Note: You may use as much butter as you like. Same goes for the salt and pepper.  If you prefer to make a ground beef pie, brown the beef first with the ingredients (do not use yogurt and egg in this case).  You may also substitute yogurt with feta cheese or tofu.  Enjoy!


 
 


 
 
 

Grandpa Pano's Fergese (Fergesa e Gjyshit Pano) Tomato Soup

This dish was passed down to me from my maternal Grandfather, Andon.   He would spent three months at a time every year when my sister and I started school and this was his favorite dish to make while visiting with us.  This is a typical summer dish, but can be made year-round. 

You will need: A pan, pot, eggs, tomato, salt, pepper, peppers (any color would do), olive oil, dill or parsley, white feta cheese or ricotta cheese. 

Recipe:
  • 5 tomatoes (steak tomatoes)
  • 8 oz ricotta cheese or 1/2 Ib white feta cheese (it will taste better with feta cheese)
  • salt and pepper to taste
  • 1 egg
  • 2 table spoons of olive oil
  • 4-5 peppers
  • parsley or dill to garnish
Cut the tomatoes in half and place them in a blender.  Blend until reached a soupy consistency.  Pour in a pot and simmer over low heat.  In a bowl mix the egg and the ricotta cheese or the finely crumbled feta cheese, salt and pepper.  Pour this mixture in the tomato that is already simmering and slowly stir.  Turn off the heat.  In a separate pan saute whole peppers (you may prefer to cut the peppers into strips and saute, which is also fine).  After sauteing the peppers, pour them into the fergese.  Serve in a bowl while hot.  Garnish with parsley or dill.  You may substitute parsley and dill with oregano.  





Ela's Apple Strudel

My childhood friend, Renata, asked me for this recipe.  This is quite easy to make; children and adults love it, but moreover is healthy with no added sugar.  This is also a very good recipe for people with diabetes.

You will need:
  • 10 sheets of phyllo dough (or less depending on your preference of thickness)
  • Cinnamon (depends on your taste preference, but enough to coat the apples.
  • cloves (ground preferably)
  • 2 cups or more of walnuts (depends on your preference)
  • 2 medium apples diced or 3 small apples diced
  • 1/2 cup of raisins (optional)
  • Melted butter to butter each sheet
Take a cookie tray and butter it.  Layer a phyllo dough and butter it, add another layer on top of the first one and continue to do so until you have finished with all of them.  In a bowl mix diced apples, cinnamon, cloves, walnuts and raisins.  After mixing, spread the mix all over the phyllo dough.  Roll.  Once you have rolled, butter the roll and cut.  Bake in preheated oven in 400 F degree until golden.  Let cool.  Enjoy hot or cold.

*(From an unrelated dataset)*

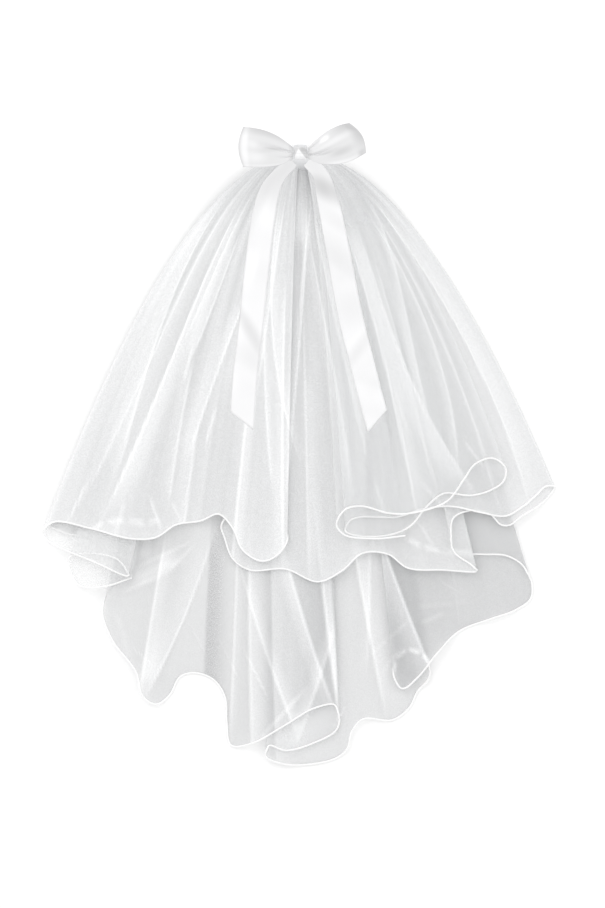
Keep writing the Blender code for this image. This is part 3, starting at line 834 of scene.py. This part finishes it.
def satin_material():
    """Satin ribbon: its colour scaled by painted bands of light and shade, with some sheen, and a fine weave
    across.
    """
    made, nodes, links, shader = principled("satin", SATIN_COLOR, 0.3)
    # Painted light and shade: a per-vertex attribute scales the satin's colour
    painted_shading = nodes.new("ShaderNodeAttribute")
    painted_shading.attribute_name = "painted_shading"
    shade = nodes.new("ShaderNodeVectorMath")
    shade.operation = "SCALE"
    shade.inputs[0].default_value = SATIN_COLOR
    links.new(painted_shading.outputs["Fac"], shade.inputs["Scale"])
    links.new(shade.outputs["Vector"], shader.inputs["Base Color"])
    uv = nodes.new("ShaderNodeUVMap")
    uv.uv_map = "cloth"
    weave = nodes.new("ShaderNodeTexWave")
    weave.bands_direction = "Y"
    weave.inputs["Scale"].default_value = WEAVE_SCALE
    weave.inputs["Distortion"].default_value = 1.5
    links.new(uv.outputs["UV"], weave.inputs["Vector"])
    bumps = nodes.new("ShaderNodeBump")
    bumps.inputs["Strength"].default_value = 0.12
    bumps.inputs["Distance"].default_value = WEAVE_DEPTH
    links.new(weave.outputs["Fac"], bumps.inputs["Height"])
    links.new(bumps.outputs["Normal"], shader.inputs["Normal"])
    shader.inputs["Sheen Weight"].default_value = 0.25
    shader.inputs["Sheen Roughness"].default_value = 0.4
    shader.inputs["Specular IOR Level"].default_value = 0.6
    return made


def twisted(name, color, roughness, scale, strength):
    """A matte finish with fine uneven ridges in it, as of threads drawn together."""
    made, nodes, links, shader = principled(name, color, roughness)
    shader.inputs["Sheen Weight"].default_value = 0.2
    places = nodes.new("ShaderNodeTexCoord")
    threads = nodes.new("ShaderNodeTexNoise")
    threads.inputs["Scale"].default_value = scale
    threads.inputs["Detail"].default_value = 3.0
    links.new(places.outputs["Object"], threads.inputs["Vector"])
    bumps = nodes.new("ShaderNodeBump")
    bumps.inputs["Strength"].default_value = strength
    bumps.inputs["Distance"].default_value = THREAD_DEPTH
    links.new(threads.outputs["Fac"], bumps.inputs["Height"])
    links.new(bumps.outputs["Normal"], shader.inputs["Normal"])
    return made


def streaks(tier, fan, down):
    """Fine uneven streaks of denser and thinner net that run out from the gathers."""
    found = np.zeros_like(fan)
    for kind, size in ((WIDE_STREAK, 1.0), (FINE_STREAK, FINE_STREAK_SHARE)):
        per_fan, per_down, per_tier, start = kind
        place = start + per_tier * tier
        drawn = [noise.noise((f * per_fan, d * per_down, place)) for f, d in zip(fan, down)]
        found += size * np.array(drawn)
    least, most = STREAK_LIMITS
    return STREAK_COVER * found * np.clip(most - down / STREAK_FADE_DOWN, least, most)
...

Note:  You may use pumpkin spice instead of cinnamon and cloves.  You may also use walnuts and apples only if you do not prefer anything else in it.  Let your taste buds guide you.  You may also cut the roll after baking it, but it will be more challenging.  It is easier to cut before baking. 





Xander's Pumpkin Soup

My 3 year old nephew, Xander, gave me a pumpkin that he had picked at a pumpkin patch.  So in his honor, I made a pumpkin soup with his pumpkin and named it after him.

You will need: Oven, roasting pan, salt, pepper, a medium size pumpkin, chicken broth, heavy cream (for a healthier version, substitute heavy cream with either whole milk, 2% milk, 1% milk or skim milk to adjust to your personal diet), rosemary for flavor, garlic, onion, olive oil and a mixing machine to puree the pumpkin. 

Recipe:
  • 1 medium size pumpkin
  • salt to taste
  • pepper to taste
  • 4 cups of chicken broth
  • 1/2 cup of heavy cream or milk
  • 1 medium size yellow onion, red or white
  • 2 cloves of garlic
  • 1-2 table spoons of olive oil
Cut the pumpkin in half and clean it from the seeds.  Peel the halves and cut the peeled pumpkin in cubes.  Once cut, place in a roasting pan coat the cubed pumpkin with olive oil.  Salt and pepper to taste.  Preheat oven to 400 F and roast until golden brown.  In the meantime heat the chicken broth in a pot.  Place the cubed roasted pumpkin, broth, rosemary, garlic cloves, and onion cut in 4 pieces in the mixer.  Once all the ingredients are placed, puree for few seconds.  Ensure that there are no lumps left and that a creamy soup consistency has been reached.  Once finished, place in the pot where you heated the chicken broth and add the heavy cream or milk.  Simmer at a low temperature for few minutes. 

Note: For best results use a Vitamix machine to give you a creamy consistency for the pumpkin soup.You may adjust seasoning to your preference.  

Ela's Version of Chicken Wings

Chicken wings are a great snack or a side dish to a meal anytime.

Recipe:

You need wings, a bowl to marinate the wings, a fridge, roasting pan, oven, herbs, Raki (Albanian spirit), Mirin (a type of Japanese sake used to season food), Teriyaki sauce.
  • 5-10 pieces of wings
  • 2 table spoons of Mirin (optional)
  • 2 table spoons of Raki (optional) You can substitute Raki with Vodka
  • 1 tea spoon salt
  • 1 tea spoon pepper
  • 1 table spoon oregano
  • 1 table spoon Teriyaki sauce
  • Parsley for seasoning at the end (you can substitute parsley with dill).
Put the wings in a bowl or a dip dish.  Pour all the ingredients over the wings and mix them for few seconds until all the wings are well coated.  Cover the bowl/dish and let stand in the refrigerator for 4-5 hrs or overnight.  When you are ready to roast them in the oven, leave them to room temperature for few minutes.  Preheat oven to 350 F.  Place the wings on a pan that has been previously coated with olive oil or butter.  Roast the wings until golden brown.  Once finished, let them sit outside for few minutes.  Sprinkle parsley or dill or other herbs of your choice.  Serve hot accompanied with a sauce of your choice.  For a healthy choice, serve with plain yogurt.  Enjoy!